Finding valuable players in the later rounds of drafts is crucial. I analyze the previous year to find potentially undervalued players statistically each year. Generating that list is less about scouting and more about a player’s production during limited time last year. The method isn’t foolproof but historically two-thirds of those on my list end up outperforming expectations. This year, there are potentially six hitters who make the cut and I’ll be analyzing one of them, Wil Myers (OF, TB), today to see why he may or may not be a deep fantasy sleeper this year.
Why He’s Here
Wil Myers was an über prospect in the Royals farm system. His stock shot through the roof when he hit for .314 with 37 HR’s between Double-A and Triple-A in 2012 and was voted the Minor League Player of the Year. Instead of becoming a cornerstone in Kansas City, he was traded to Tampa Bay in the James Shields deal before the 2013 season. Myers rewarded the Rays by continuing to crush the ball in the minors then getting promoted and doing the same in half a major league season. He combined for 27 homers, 12 SB and 110 RBI’s between the minors and majors last year.
|Age||’14 ADP||’13 AB||’13 AVG||’13 xAVG||’13 HR||’13 SB||’13 R||’13 RBI|
Given the hype surrounding Myers as a prospect and his breakout rookie year (which earned him Rookie of the Year honors), his ADP is already fairly high and will likely continue to go up during the preseason. So, I’m not necessarily advocating for Myers as a deep sleeper but he still has the potential to take a huge jump to Top 20 status by next season so 2014 may be the lowest we see his draft position for many years to come.
Why He Might Fail
That .293 AVG out of the gates last year looks mighty good but that .254 xAVG shows that he was the benefit of some lucky basehits and a fairly high BABIP.

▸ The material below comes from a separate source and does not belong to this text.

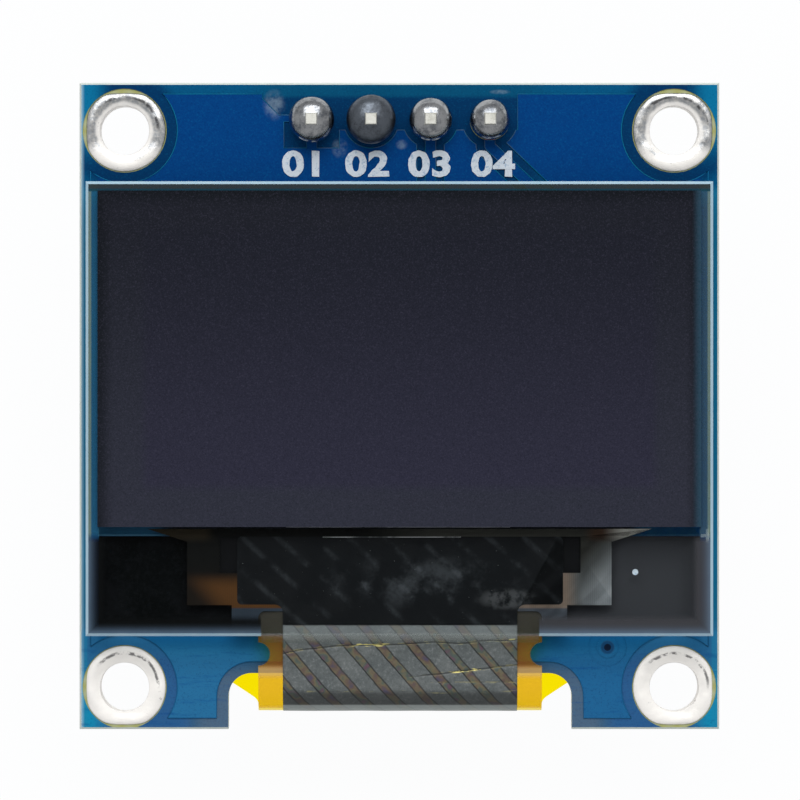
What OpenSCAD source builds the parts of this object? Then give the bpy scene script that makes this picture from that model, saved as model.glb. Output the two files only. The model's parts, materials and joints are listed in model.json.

Like the Sports Illustrated cover curse, the Sophomore Slump curse is a sports urban legend. Despite being a strange myth, there does seem to be an element of truth behind there being an expected slump in a player’s second year in the majors. In an article that is now nearly a decade old, The Hardball Times shows that 64% of Rookie of the Year winners declined in their second year at that time. There aren’t a host of stats that point to a possible decline for Wil Myers but that is usually the case for those who fall victim to the Slump.
Why He Might Come Through
Yes, he had a high BABIP last year so his AVG may have been inflated. But, if you look at his minor league numbers, he’s a guy who typically has a high BABIP as his baseline. Over five minor league seasons, he hit for .300 so his .293 AVG last year actually seems sustainable.
We got a sneak peak of his power last season but he has 40 HR capability based on previous numbers. His power numbers took a bit of a dip when he came to the majors despite hitting 13 HR in half a season. Given a full offseason to prepare, we might see him hit homers more like did at the minor league level and become one of the best power hitters in the game.
A few years ago, I had Giancarlo Stanton on my sleeper list and felt he was a sure thing despite being drafted at around 80 ADP. Myers reminds me of Stanton in that regard. However, we’ve also seen big-time prospects burn us badly in fantasy like Desmond Jennings (54 ADP in 2012) and Brett Lawrie (56 ADP in 2012). In fact, in my past research, I found that my sleeper candidates drafted earlier than a 100 ADP are huge risks with only 29% even performing up to their expected value from their draft slot (with 14% really outperforming it). So, my heart wants to rave about Myers and encourage you to reach for him but my brain tells me that these type of sleepers are ripe with risk and we want to minimize risk if we can.
It is nothing against Myers in particular but I would say use caution and don’t reach for him ahead of his expected draft spot but take him if he falls to you at a lower risk point in the draft. Realistically, I could see Myers hitting .300 with 30 HR and 100 RBI in 2014 but these second-year players are a mystery that defy logic sometimes.